Bison, North America’s largest mammal, were designated the national mammal of the United States in May 2016. With bulls standing 6 feet tall and weighing as much as a ton, they long have been viewed as icons on the landscape. They appeared on the back of the Indian Head nickel that was minted from 1913-1938, as a symbol of the Interior Department since 1917, and part of the National Park Service “arrowhead” emblem since 1951.

Once moving across the Great Plains in herds that stretched to the horizon, the “great slaughter” of the late 19th century decimated the species and left only pockets of the animals on the landscape. Yellowstone National Park today is home to the largest free-roaming herds of bison, and the shaggy animals are revered by tourists who come to the park. Though many of the animals head to the park’s high country for the summer months, in winter they descend to the river valleys, where they use their massive heads as snowplows to uncover the remains of summer’s grasses and forbs.

Under Haaland the Interior Department is continuing work on bison restoration that dates back at least to 2008 when then-Interior Secretary Dirk Kempthorne pushed the initiative.

The Interior Department’s 2008 Bison Conservation Initiative “set the goal of restoring herds to their ecological and cultural role on appropriate landscapes within the species’ historical range.”

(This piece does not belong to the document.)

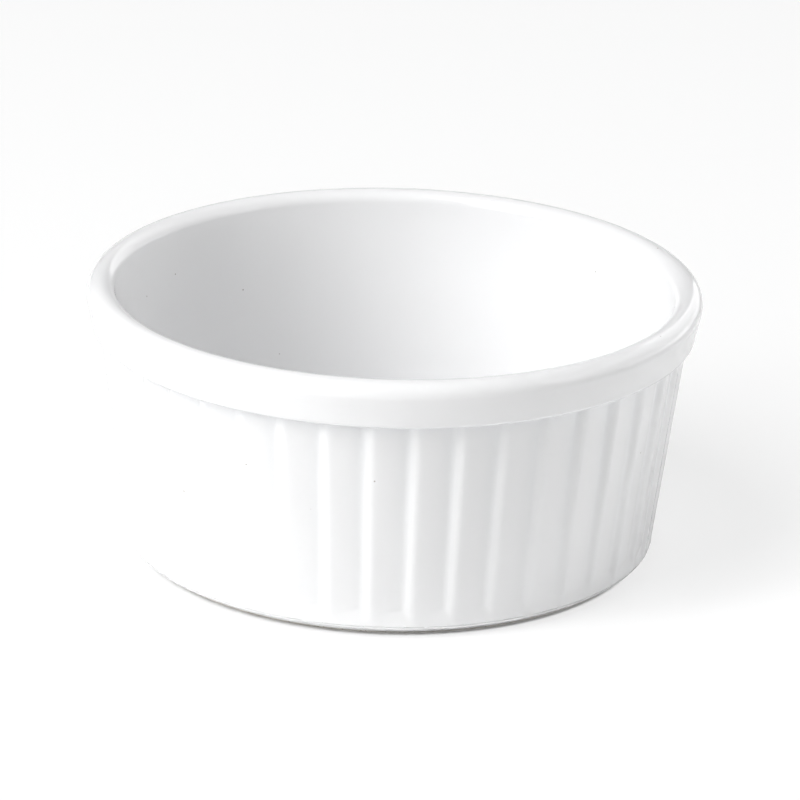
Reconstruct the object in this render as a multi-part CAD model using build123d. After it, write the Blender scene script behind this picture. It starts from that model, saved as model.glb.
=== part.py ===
from build123d import *
import os
from math import acos, cos, degrees, pi, radians, sin, tan

os.makedirs("parts", exist_ok=True)

# Round, straight-reeded porcelain ramekin, in millimetres. It stands on the plane z = 0 with its axis on Z.
# Sizes are the finished ones over the glaze, unless a name says otherwise.

# Rim and collar
rim_diameter = 89.0
height = 40.0
lip_thickness = 4.0
collar_height = 6.8
collar_taper_angle = radians(11.0)
collar_edge_radius = 0.55
ledge_width = 1.0

# Reeded wall
reed_count = 42
wall_draft_angle = radians(7.1)
reed_depth_at_ledge = 0.55
reed_depth_at_foot = 0.50
valley_place_share = 0.6
points_per_reed = 6

# Plain band under the reeds
edge_height = 1.2
edge_radius = 0.8
plain_band_height = 1.2
band_proud = 0.04
run_out_radius = 4.5

# Foot ring and the recess inside it
foot_setback = 1.7
foot_ring_width = 2.6
foot_corner_radius = 0.4
foot_bearing_radius = 0.4
recess_height = 1.5
recess_corner_radius = 0.8

# Inside
floor_thickness = 3.8
inner_draft_angle = radians(9.5)
inner_corner_radius = 6.0

# Glaze
glaze_thickness = 0.3
dry_height = 0.5

# How far hidden faces reach into their neighbours, so that joined solids overlap
core_cover = 0.3
overlap = 0.5
overrun = 1.0

# Places worked out from the sizes
rim_radius = rim_diameter / 2
lip_radius = lip_thickness / 2
lip_centre = (rim_radius - lip_radius, height - lip_radius)
ledge_level = height - collar_height
floor_level = recess_height + floor_thickness
run_out_level = edge_height + plain_band_height
reed_pitch = 2 * pi / reed_count
core_depth = reed_depth_at_ledge + core_cover


def polar(centre, radius, angle):
    """Point at the given distance and angle from a centre in the half section."""
    return (centre[0] + radius * cos(angle), centre[1] + radius * sin(angle))


def arc_between(centre, radius, first_angle, last_angle):
    """Arc about a centre of the half section, drawn through its middle."""
    middle_angle = (first_angle + last_angle) / 2
    return ThreePointArc(
        polar(centre, radius, first_angle),
        polar(centre, radius, middle_angle),
        polar(centre, radius, last_angle),
    )


def collar_radius(level):
    """Radius of the tapered collar face, which is tangent to the round of the lip."""
    face_at_centre = lip_centre[0] + lip_radius / cos(collar_taper_angle)
    return face_at_centre - (lip_centre[1] - level) * tan(collar_taper_angle)


def crest_radius(level):
    """Radius of the cone that the reed crests lie on."""
    at_ledge = collar_radius(ledge_level) - ledge_width
    return at_ledge - (ledge_level - level) * tan(wall_draft_angle)


def inner_radius(level):
    """Radius of the inner wall, which is tangent to the round of the lip."""
    face_at_centre = lip_centre[0] - lip_radius / cos(inner_draft_angle)
    return face_at_centre - (lip_centre[1] - level) * tan(inner_draft_angle)


def collar_edge_centre():
    """Centre of the round under the collar face."""
    level = ledge_level + collar_edge_radius
    return (collar_radius(level) - collar_edge_radius / cos(collar_taper_angle), level)


def bottom_edge_centre():
    """Centre of the round at the lower end of the plain band."""
    level = edge_height + edge_radius
    return (crest_radius(level) + band_proud - edge_radius / cos(wall_draft_angle), level)


def inner_corner_centre():
    """Centre of the round between the inner wall and the floor."""
    level = floor_level + inner_corner_radius
    return (inner_radius(level) - inner_corner_radius / cos(inner_draft_angle), level)


def run_out_centre():
    """Centre of the arc along which the valleys rise out of the wall."""
    start = (crest_radius(run_out_level) + band_proud, run_out_level)
    return polar(start, run_out_radius, pi - wall_draft_angle)


foot_outer_radius = crest_radius(edge_height) - foot_setback
foot_inner_radius = foot_outer_radius - foot_ring_width


def line_through(points):
    """Straight edges from each point to the next."""
    return [Line(start, end) for start, end in zip(points, points[1:])]


def ring_curves(inset):
    """Recess ceiling, foot ring and its outer corner, from the axis to the round of the bottom edge."""
    inner_face = foot_inner_radius + inset
    outer_face = foot_outer_radius - inset
    recess_centre = (foot_inner_radius - recess_corner_radius, recess_height - recess_corner_radius)
    inner_centre = (inner_face + foot_bearing_radius, foot_bearing_radius)
    outer_centre = (outer_face - foot_bearing_radius, foot_bearing_radius)
    recess_round = arc_between(recess_centre, recess_corner_radius + inset, pi / 2, 0)
    inner_round = arc_between(inner_centre, foot_bearing_radius, pi, 3 * pi / 2)
    outer_round = arc_between(outer_centre, foot_bearing_radius, -pi / 2, 0)
    return [
        Line((0, recess_height + inset), recess_round @ 0),
        recess_round,
        Line(recess_round @ 1, inner_round @ 0),
        inner_round,
        Line(inner_round @ 1, outer_round @ 0),
        outer_round,
    ]


def wall_curves(start, inset):
    """Outer face from a point on the foot ring to the lip, with the core cone behind the reeds."""
    corner_centre = (foot_outer_radius + foot_corner_radius, edge_height - foot_corner_radius)
    core_inset = (core_depth + inset) / cos(wall_draft_angle)
    arc_radius = run_out_radius - inset
    turn = acos((run_out_radius - band_proud - core_depth - inset) / arc_radius)
    corner = arc_between(corner_centre, foot_corner_radius + inset, pi, pi / 2)
    bottom_edge = arc_between(bottom_edge_centre(), edge_radius - inset, -pi / 2, -wall_draft_angle)
    run_out = arc_between(run_out_centre(), arc_radius, -wall_draft_angle, turn - wall_draft_angle)
    core_top = (crest_radius(ledge_level + inset) - core_inset, ledge_level + inset)
    collar_edge = arc_between(
        collar_edge_centre(), collar_edge_radius - inset, -pi / 2, -collar_taper_angle
    )
    lip = arc_between(lip_centre, lip_radius - inset, -collar_taper_angle, pi - inner_draft_angle)
    return [
        Line(start, corner @ 0),
        corner,
        Line(corner @ 1, bottom_edge @ 0),
        bottom_edge,
        Line(bottom_edge @ 1, run_out @ 0),
        run_out,
        Line(run_out @ 1, core_top),
        Line(core_top, collar_edge @ 0),
        collar_edge,
        Line(collar_edge @ 1, lip @ 0),
        lip,
    ]


def inside_curves(start, inset, axis_end):
    """Inner wall, its round into the floor and the floor, closed down the axis."""
    corner = arc_between(
        inner_corner_centre(), inner_corner_radius + inset, -inner_draft_angle, -pi / 2
    )
    floor_centre = (0, floor_level - inset)
    return [Line(start, corner @ 0), corner, Line(corner @ 1, floor_centre), Line(floor_centre, axis_end)]


def turned(curves):
    """Solid turned about the axis from the closed half section."""
    section = Plane.XZ * Face(Wire(curves))
    return revolve(section, Axis.Z)


def plain_body(foot, inset):
    """Everything but the reeds: foot, floor, core of the wall, collar and lip."""
    wall = wall_curves(foot[-1] @ 1, inset)
    inside = inside_curves(wall[-1] @ 1, inset, foot[0] @ 0)
    return turned(foot + wall + inside)


def reed_drop(place_share):
    """Share of the depth at a share of the pitch, for a wave whose valley lies off the middle."""
    valley_angle = 2 * pi * valley_place_share
    lean = (pi - valley_angle) / (1 - cos(valley_angle))
    angle = 2 * pi * place_share
    return (1 - cos(angle + lean * (1 - cos(angle)))) / 2


def reeded_outline(level, depth, inset):
    """Closed wavy outline at one height, through evenly spaced points of each reed from a crest on."""
    crest = crest_radius(level) - inset / cos(wall_draft_angle)
    points = []
    for reed in range(reed_count):
        for step in range(points_per_reed):
            place_share = step / points_per_reed
            angle = (reed + place_share) * reed_pitch - pi / 2
            radius = crest - depth * reed_drop(place_share)
            points.append((radius * cos(angle), radius * sin(angle)))
    outline = Face(Wire(Spline(*points, periodic=True)))
    return Pos(0, 0, level) * outline


def reed_depth(level):
    """Valley depth, which shrinks steadily from the ledge down to the bottom edge."""
    share = (level - edge_height) / (ledge_level - edge_height)
    return reed_depth_at_foot + share * (reed_depth_at_ledge - reed_depth_at_foot)


def reeded_sleeve(inset):
    """Ring of reeds round the core, from inside the plain band up into the collar."""
    low = run_out_level - overlap
    top = ledge_level + inset + overlap
    outside = loft(
        [reeded_outline(low, reed_depth(low), inset), reeded_outline(top, reed_depth(top), inset)],
        ruled=True,
    )
    hole_inset = (core_depth + inset + overlap) / cos(wall_draft_angle)
    below = low - overrun
    above = top + overrun
    corners = [
        (0, below),
        (crest_radius(below) - hole_inset, below),
        (crest_radius(above) - hole_inset, above),
        (0, above),
        (0, below),
    ]
    return outside - turned(line_through(corners))


def porcelain_body():
    """Fired body without its glaze."""
    return plain_body(ring_curves(glaze_thickness), glaze_thickness) + reeded_sleeve(glaze_thickness)


def glaze_coat(porcelain):
    """Glass layer over the inside, the lip, the wall and the outer side of the foot ring."""
    base = line_through([(0, dry_height), (foot_outer_radius, dry_height)])
    finished = plain_body(base, 0) + reeded_sleeve(0)
    ring_middle = (foot_inner_radius + foot_outer_radius) / 2
    plug_top = recess_height + floor_thickness / 2
    corners = [(0, 0), (ring_middle, 0), (ring_middle, plug_top), (0, plug_top), (0, 0)]
    return finished - porcelain - turned(line_through(corners))


def recess_glaze():
    """Glass layer on the ceiling and the inner side of the recess inside the foot ring."""
    centre = (foot_inner_radius - recess_corner_radius, recess_height - recess_corner_radius)
    outer_round = arc_between(centre, recess_corner_radius + glaze_thickness, pi / 2, 0)
    inner_round = arc_between(centre, recess_corner_radius, 0, pi / 2)
    outer_foot = (foot_inner_radius + glaze_thickness, dry_height)
    inner_foot = (foot_inner_radius, dry_height)
    top_centre = (0, recess_height + glaze_thickness)
    low_centre = (0, recess_height)
    return turned([
        Line(top_centre, outer_round @ 0),
        outer_round,
        Line(outer_round @ 1, outer_foot),
        Line(outer_foot, inner_foot),
        Line(inner_foot, inner_round @ 0),
        inner_round,
        Line(inner_round @ 1, low_centre),
        Line(low_centre, top_centre),
    ])


body = porcelain_body()
export_step(body, "parts/porcelain_body.step")
export_step(glaze_coat(body), "parts/glaze_coat.step")
export_step(recess_glaze(), "parts/recess_glaze.step")
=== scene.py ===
# %% [markdown]
# # A reeded porcelain ramekin
# A ramekin is one piece of fired porcelain under a skin of clear glass, the glaze.
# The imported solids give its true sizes. They stay where they are, and this script dresses
# them: a finer glaze surface, the dry foot under it, the light and the camera.

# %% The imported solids
import bpy
import numpy as np
from mathutils import Matrix, Vector


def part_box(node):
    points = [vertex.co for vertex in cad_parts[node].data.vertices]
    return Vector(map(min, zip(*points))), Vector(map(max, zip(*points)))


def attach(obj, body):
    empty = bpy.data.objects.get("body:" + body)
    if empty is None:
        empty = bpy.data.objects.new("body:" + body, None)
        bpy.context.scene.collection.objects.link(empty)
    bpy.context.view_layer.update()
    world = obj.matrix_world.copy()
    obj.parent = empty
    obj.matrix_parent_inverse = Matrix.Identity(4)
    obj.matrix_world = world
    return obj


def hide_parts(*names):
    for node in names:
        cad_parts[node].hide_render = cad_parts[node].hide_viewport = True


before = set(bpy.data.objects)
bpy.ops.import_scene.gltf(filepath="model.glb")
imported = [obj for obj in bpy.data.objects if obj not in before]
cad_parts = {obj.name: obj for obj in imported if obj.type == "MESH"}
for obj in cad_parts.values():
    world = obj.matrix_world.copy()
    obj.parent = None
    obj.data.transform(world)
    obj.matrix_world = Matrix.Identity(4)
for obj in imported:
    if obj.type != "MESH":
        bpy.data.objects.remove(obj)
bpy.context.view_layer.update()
MM = 0.001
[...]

In 2011, when then-Park Service Director Jon Jarvis issued his “Call To Action” document that was to serve as a blueprint for leading the agency into its second century, one plank called for returning “the American bison, one of the nation’s iconic species, to our country’s landscape. To achieve this we will restore and sustain three wild bison populations across the central and western United States in collaboration with tribes, private landowners, and other public land management agencies.”

Salazar nudged that initiative further in 2012 when he issued a directive calling for short- and long-term proposals to transfer bison from Yellowstone to other federal or tribal lands “with a goal of restoring bison to their historic, ecological, and cultural places on appropriate landscapes.”

In 2020, Haaland announced a decade-long initiative to better understand genetic pools held within the Interior Department's roughly 11,000 bison and to bolster conservation and ecological efforts with states and tribes.